Above is a submachine gun with the French words – Ceci n’est pas une religion. It’s a play on Magritte’s famous The Treachery of Images – but that is an art history lesson for another day.
The image (which I wish I could cite the artists for) is undoubtably circulated as comment on recent attacks in Paris by extremists. It is meant to sever the link between an ideal of religion and violence in the name of that religion. But is it true? Does violence really have nothing to do with religion?
I think we are deceiving ourselves if we say it doesn’t. Religion can fuel violence. Whether it is a primary cause of violence is another matter. We can not, however, say that it has nothing to do with violence. Religious people have caused violence. Sometimes, their religion serves as an inspiration for their violence even if it is not the only one.

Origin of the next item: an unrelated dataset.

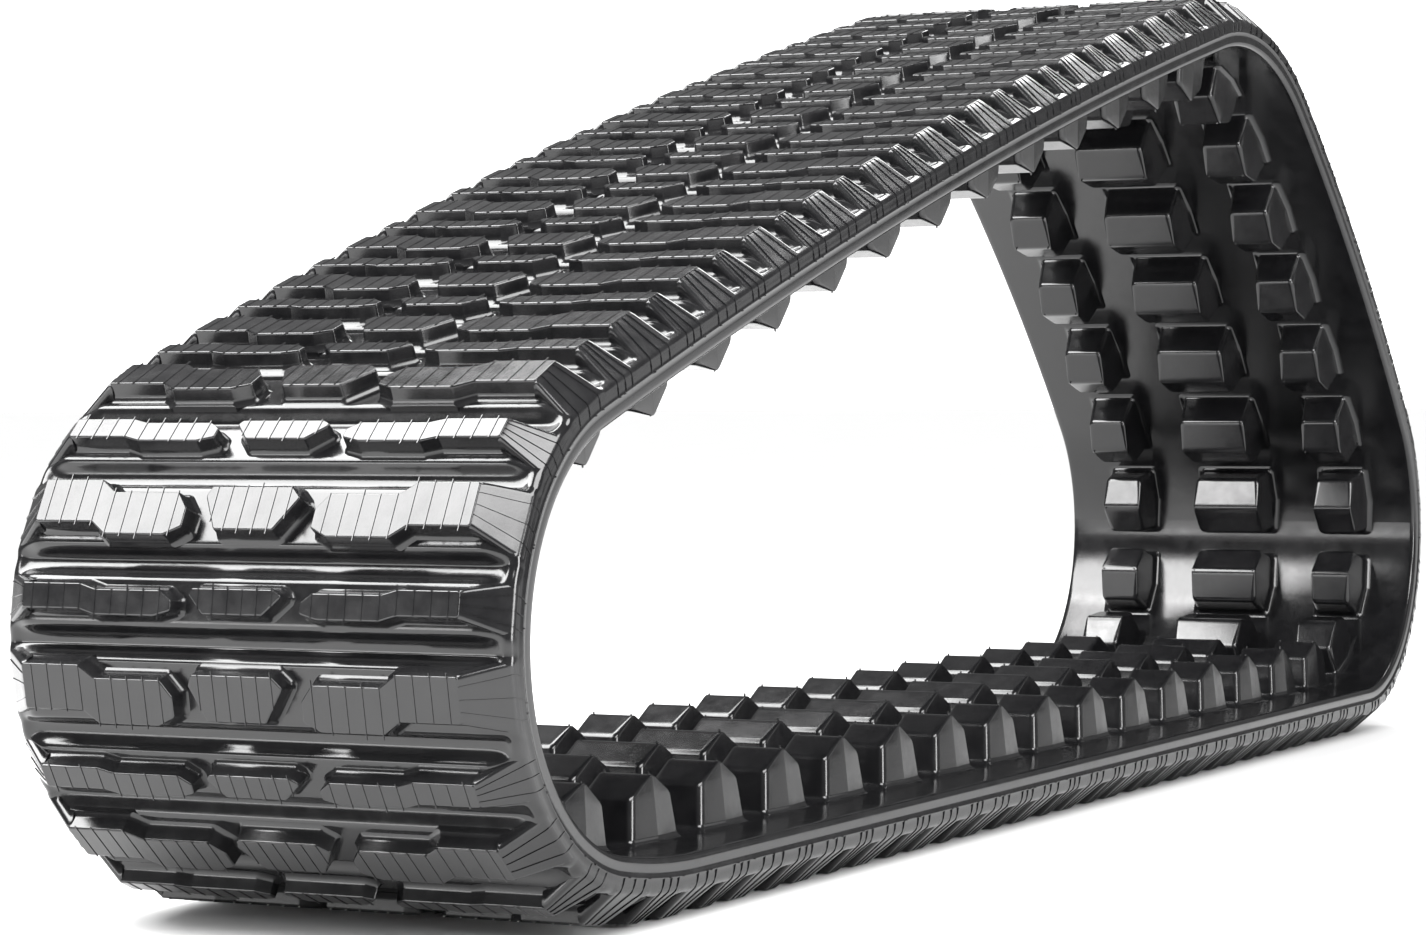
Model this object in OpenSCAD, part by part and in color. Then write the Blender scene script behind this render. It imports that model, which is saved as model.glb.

As a Christian it would be silly for me to say one belief system has a monopoly on violent acts. But what I can say, humbly but confidently, is that Christian faith makes no room for violence in the name of God.
Beloved, never avenge yourselves, but leave it to the wrath of God, for it is written,“Vengeance is mine, I will repay, says the Lord.” Romans 12:9
Do not repay evil for evil or reviling for reviling, but on the contrary, bless, for to this you were called, that you may obtain a blessing. 1 Peter 3:9
True Christianity, does not, can not endorse violence in the name of itself. Other religions may, however, and it is folly to assert that they don’t. History is filled with religious violence. History is filled with religious violence wearing a Christian gloss.
This is not to say there is not place for defensive violence. Christianity has a rich history of pacifism – of which I am not a part. There may be, and I would argue that there is, a place for Christians to serve the common good by being a police officer, let’s say. But one does not need to be a strict pacifist to hold to the truth that authentic, apostolic, Jesus Christianity leaves no room for retaliation, vengeance, aggression, or defence of our God’s honour.
But it is possible that many religions do. We must be even more careful then, to flee from false religion and embrace the Gospel.